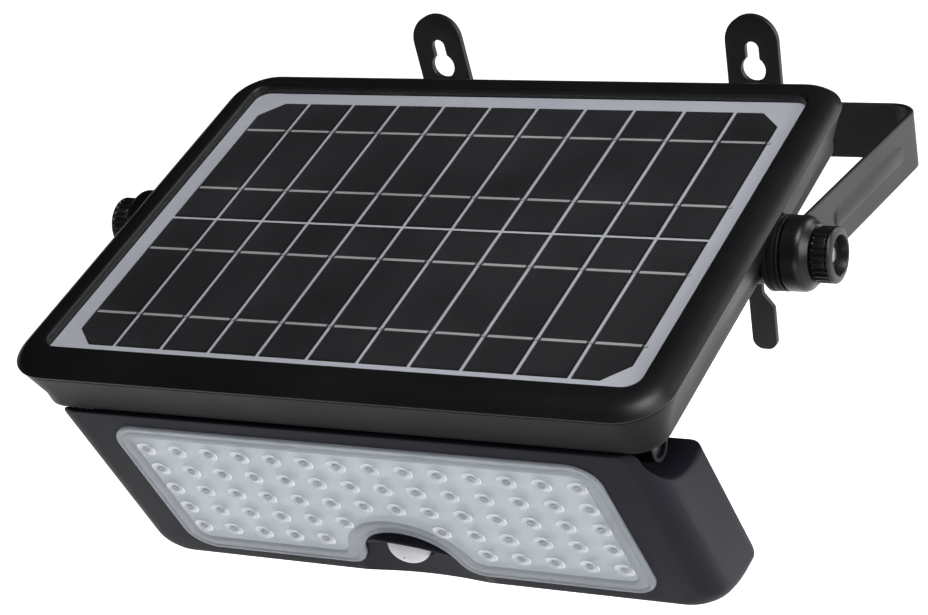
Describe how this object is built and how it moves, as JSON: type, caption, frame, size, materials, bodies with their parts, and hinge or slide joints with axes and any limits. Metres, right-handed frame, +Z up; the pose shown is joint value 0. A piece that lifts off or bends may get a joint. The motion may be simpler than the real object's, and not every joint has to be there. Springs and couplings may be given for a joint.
{
  "type": "solar flood light",
  "caption": "Solar panel housing clamped between the arms of a U bracket, with a hinged LED lamp head and motion sensor under its front edge and keyhole straps for a wall.",
  "frame": {"origin": "middle of the U bracket's flat back face, midway between the strap bolts", "axes": "+X to the right seen from the front, along the pivot axes; +Y back towards the wall; +Z up"},
  "size_m": [0.3004, 0.2414, 0.1568],
  "materials": {
    "housing_black": "fine satin moulded texture",
    "bracket_black": "satin black powder coat",
    "knob_black": "matte",
    "zinc_steel": "bright zinc",
    "brass_insert": "machined",
    "black_rubber": "matte",
    "panel_glass": "clear gloss",
    "cell_laminate": "dark cells on a pale backing under clear film",
    "lens_clear": "frosted, translucent",
    "board_white": "white solder mask",
    "board_green": "green solder mask",
    "cell_wrap": "shrink wrap",
    "sensor_white": "milky"
  },
  "bodies": {
    "bracket": {"u_bracket": "bracket_black", "clamp_cup_left": "housing_black", "clamp_cup_right": "housing_black", "strap_bolt_left": "zinc_steel", "strap_bolt_right": "zinc_steel", "strap_nut_left": "zinc_steel", "strap_nut_right": "zinc_steel"},
    "strap_left": {"wall_strap_left": "bracket_black"},
    "strap_right": {"wall_strap_right": "bracket_black"},
    "housing": {"bezel_frame": "housing_black", "housing_tray": "housing_black", "panel_gasket": "black_rubber", "solar_laminate": "cell_laminate", "cover_glass": "panel_glass", "battery_cradle": "housing_black", "battery_cell_1": "cell_wrap", "battery_cell_2": "cell_wrap", "charge_board": "board_green", "pivot_bolt_left": "zinc_steel", "pivot_bolt_right": "zinc_steel", "friction_washer_left": "black_rubber", "friction_washer_right": "black_rubber", "housing_screw_1": "zinc_steel", "housing_screw_2": "zinc_steel", "housing_screw_3": "zinc_steel", "housing_screw_4": "zinc_steel"},
    "knob_left": {"knob_left": "knob_black", "knob_insert_left": "brass_insert"},
    "knob_right": {"knob_right": "knob_black", "knob_insert_right": "brass_insert"},
    "head": {"head_front_case": "housing_black", "head_rear_cover": "housing_black", "lens_plate": "lens_clear", "lens_gasket": "black_rubber", "led_board": "board_white", "pir_dome": "sensor_white", "pir_sensor": "zinc_steel", "hinge_pin_left": "zinc_steel", "hinge_pin_right": "zinc_steel", "hinge_washer_left": "black_rubber", "hinge_washer_right": "black_rubber", "hinge_nut_left": "zinc_steel", "hinge_nut_right": "zinc_steel", "board_screw_1": "zinc_steel", "board_screw_2": "zinc_steel", "board_screw_3": "zinc_steel", "board_screw_4": "zinc_steel", "board_screw_5": "zinc_steel", "board_screw_6": "zinc_steel", "board_screw_7": "zinc_steel", "board_screw_8": "zinc_steel", "board_screw_9": "zinc_steel", "cover_screw_1": "zinc_steel", "cover_screw_2": "zinc_steel", "cover_screw_3": "zinc_steel", "cover_screw_4": "zinc_steel"},
    "mode_button": {"mode_button": "black_rubber"}
  },
  "joints": [
    {"name": "panel_tilt", "type": "hinge", "parent": "bracket", "child": "housing", "pos_m": [0, -0.125, 0], "axis": [1, 0, 0], "range_deg": [-60, 90]},
    {"name": "head_tilt", "type": "hinge", "parent": "housing", "child": "head", "pos_m": [0, -0.20328, -0.03801], "axis": [1, 0, 0], "range_deg": [0, 65]},
    {"name": "strap_left_swivel", "type": "hinge", "parent": "bracket", "child": "strap_left", "pos_m": [-0.0675, 0, 0], "axis": [0, 1, 0], "range_deg": [-30, 30]},
    {"name": "strap_right_swivel", "type": "hinge", "parent": "bracket", "child": "strap_right", "pos_m": [0.0675, 0, 0], "axis": [0, 1, 0], "range_deg": [-30, 30]},
    {"name": "knob_left_turn", "type": "hinge", "parent": "housing", "child": "knob_left", "pos_m": [-0.146, -0.125, 0], "axis": [-1, 0, 0], "range_deg": [0, 540]},
    {"name": "knob_right_turn", "type": "hinge", "parent": "housing", "child": "knob_right", "pos_m": [0.146, -0.125, 0], "axis": [1, 0, 0], "range_deg": [0, 540]},
    {"name": "mode_press", "type": "slide", "parent": "head", "child": "mode_button", "axis": [0, -0.8704, -0.4924], "range_m": [0, 0.001], "stiffness_N_per_m": 1500}
  ]
}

• **DIRECTIVE**
Write out the data again, exactly and in full.

• **EXERCISE RESULT**
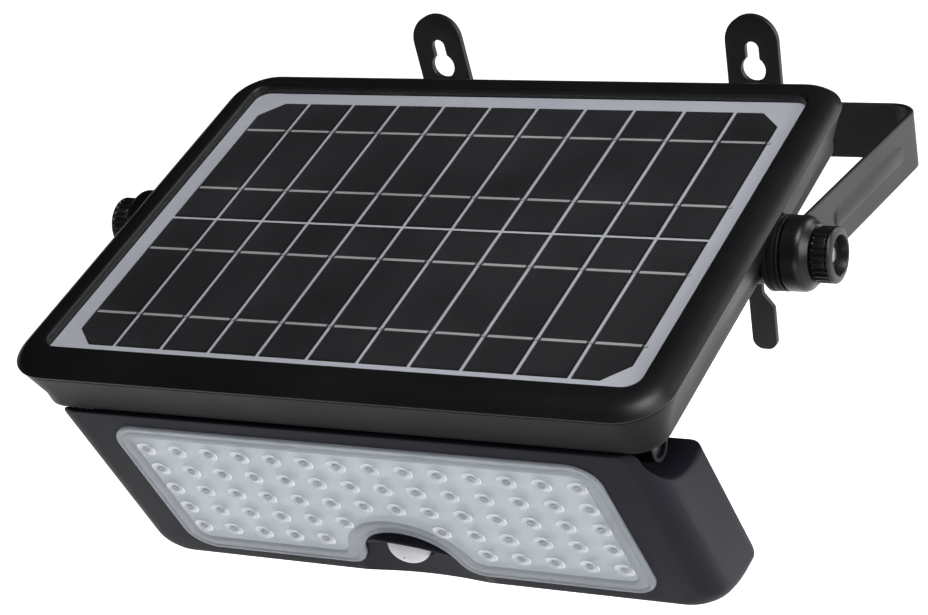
Describe how this object is built and how it moves, as JSON: type, caption, frame, size, materials, bodies with their parts, and hinge or slide joints with axes and any limits. Metres, right-handed frame, +Z up; the pose shown is joint value 0. A piece that lifts off or bends may get a joint. The motion may be simpler than the real object's, and not every joint has to be there. Springs and couplings may be given for a joint.
{
  "type": "solar flood light",
  "caption": "Solar panel housing clamped between the arms of a U bracket, with a hinged LED lamp head and motion sensor under its front edge and keyhole straps for a wall.",
  "frame": {"origin": "middle of the U bracket's flat back face, midway between the strap bolts", "axes": "+X to the right seen from the front, along the pivot axes; +Y back towards the wall; +Z up"},
  "size_m": [0.3004, 0.2414, 0.1568],
  "materials": {
    "housing_black": "fine satin moulded texture",
    "bracket_black": "satin black powder coat",
    "knob_black": "matte",
    "zinc_steel": "bright zinc",
    "brass_insert": "machined",
    "black_rubber": "matte",
    "panel_glass": "clear gloss",
    "cell_laminate": "dark cells on a pale backing under clear film",
    "lens_clear": "frosted, translucent",
    "board_white": "white solder mask",
    "board_green": "green solder mask",
    "cell_wrap": "shrink wrap",
    "sensor_white": "milky"
  },
  "bodies": {
    "bracket": {"u_bracket": "bracket_black", "clamp_cup_left": "housing_black", "clamp_cup_right": "housing_black", "strap_bolt_left": "zinc_steel", "strap_bolt_right": "zinc_steel", "strap_nut_left": "zinc_steel", "strap_nut_right": "zinc_steel"},
    "strap_left": {"wall_strap_left": "bracket_black"},
    "strap_right": {"wall_strap_right": "bracket_black"},
    "housing": {"bezel_frame": "housing_black", "housing_tray": "housing_black", "panel_gasket": "black_rubber", "solar_laminate": "cell_laminate", "cover_glass": "panel_glass", "battery_cradle": "housing_black", "battery_cell_1": "cell_wrap", "battery_cell_2": "cell_wrap", "charge_board": "board_green", "pivot_bolt_left": "zinc_steel", "pivot_bolt_right": "zinc_steel", "friction_washer_left": "black_rubber", "friction_washer_right": "black_rubber", "housing_screw_1": "zinc_steel", "housing_screw_2": "zinc_steel", "housing_screw_3": "zinc_steel", "housing_screw_4": "zinc_steel"},
    "knob_left": {"knob_left": "knob_black", "knob_insert_left": "brass_insert"},
    "knob_right": {"knob_right": "knob_black", "knob_insert_right": "brass_insert"},
    "head": {"head_front_case": "housing_black", "head_rear_cover": "housing_black", "lens_plate": "lens_clear", "lens_gasket": "black_rubber", "led_board": "board_white", "pir_dome": "sensor_white", "pir_sensor": "zinc_steel", "hinge_pin_left": "zinc_steel", "hinge_pin_right": "zinc_steel", "hinge_washer_left": "black_rubber", "hinge_washer_right": "black_rubber", "hinge_nut_left": "zinc_steel", "hinge_nut_right": "zinc_steel", "board_screw_1": "zinc_steel", "board_screw_2": "zinc_steel", "board_screw_3": "zinc_steel", "board_screw_4": "zinc_steel", "board_screw_5": "zinc_steel", "board_screw_6": "zinc_steel", "board_screw_7": "zinc_steel", "board_screw_8": "zinc_steel", "board_screw_9": "zinc_steel", "cover_screw_1": "zinc_steel", "cover_screw_2": "zinc_steel", "cover_screw_3": "zinc_steel", "cover_screw_4": "zinc_steel"},
    "mode_button": {"mode_button": "black_rubber"}
  },
  "joints": [
    {"name": "panel_tilt", "type": "hinge", "parent": "bracket", "child": "housing", "pos_m": [0, -0.125, 0], "axis": [1, 0, 0], "range_deg": [-60, 90]},
    {"name": "head_tilt", "type": "hinge", "parent": "housing", "child": "head", "pos_m": [0, -0.20328, -0.03801], "axis": [1, 0, 0], "range_deg": [0, 65]},
    {"name": "strap_left_swivel", "type": "hinge", "parent": "bracket", "child": "strap_left", "pos_m": [-0.0675, 0, 0], "axis": [0, 1, 0], "range_deg": [-30, 30]},
    {"name": "strap_right_swivel", "type": "hinge", "parent": "bracket", "child": "strap_right", "pos_m": [0.0675, 0, 0], "axis": [0, 1, 0], "range_deg": [-30, 30]},
    {"name": "knob_left_turn", "type": "hinge", "parent": "housing", "child": "knob_left", "pos_m": [-0.146, -0.125, 0], "axis": [-1, 0, 0], "range_deg": [0, 540]},
    {"name": "knob_right_turn", "type": "hinge", "parent": "housing", "child": "knob_right", "pos_m": [0.146, -0.125, 0], "axis": [1, 0, 0], "range_deg": [0, 540]},
    {"name": "mode_press", "type": "slide", "parent": "head", "child": "mode_button", "axis": [0, -0.8704, -0.4924], "range_m": [0, 0.001], "stiffness_N_per_m": 1500}
  ]
}